まあ、円満ハッピーエンドより、バッドエンドのほうが見た後であれこれ語りやすいから
そう見えるってのはあるか。
バッドエンド的なものがダメと言うのじゃないが、ちょっと視聴者に負のインパクトを
与えることに必要以上に気が行ってないかい?という印象を持ったもので。
わかりやすいところでは麗子と風子の死に様で、あれは藤崎くらいの死に方で充分であり、
わざわざ遺体を引き裂くことで伝えたい何かなんてものがあったとは思えないな。
ラストのねーちゃんの笑いも個人的には蛇足っぽいが、あれは意味を見出す人もいそうか。

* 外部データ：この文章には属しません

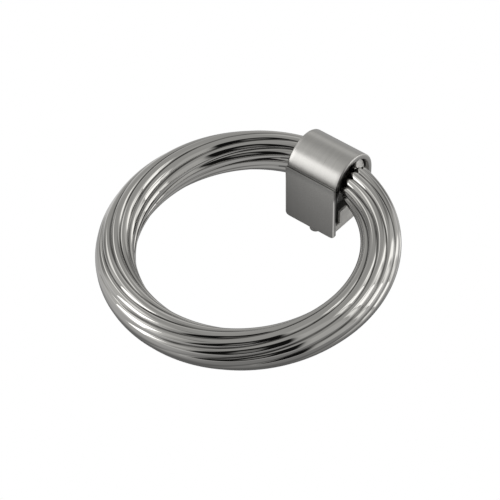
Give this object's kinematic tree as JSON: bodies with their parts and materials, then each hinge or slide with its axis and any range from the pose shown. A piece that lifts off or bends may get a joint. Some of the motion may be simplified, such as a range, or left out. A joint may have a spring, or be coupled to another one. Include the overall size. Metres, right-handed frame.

なくても、いんちきゲームの結末の皮肉さとか、人間の業、みたいなもんは伝わると
思うんだがね。
 
なんかダラダラ書いたが、「だからギルガメッシュは駄作」とかってつもりはないっす。
今でもトータルで見れば好きだし。
ただ、最終回については、その語り口や、語ろうとしてる(と思われる)ものは、やっぱり
好みではないし、凄いなあとも思えないのがちと残念と。
25話まででいいな。もしくは、最終回でも、EDテーマのとこで終わると意外と許せるやも
しれず。あの曲、作品内容に合わせたとも思えないのに、すげえハマってるもんなあ。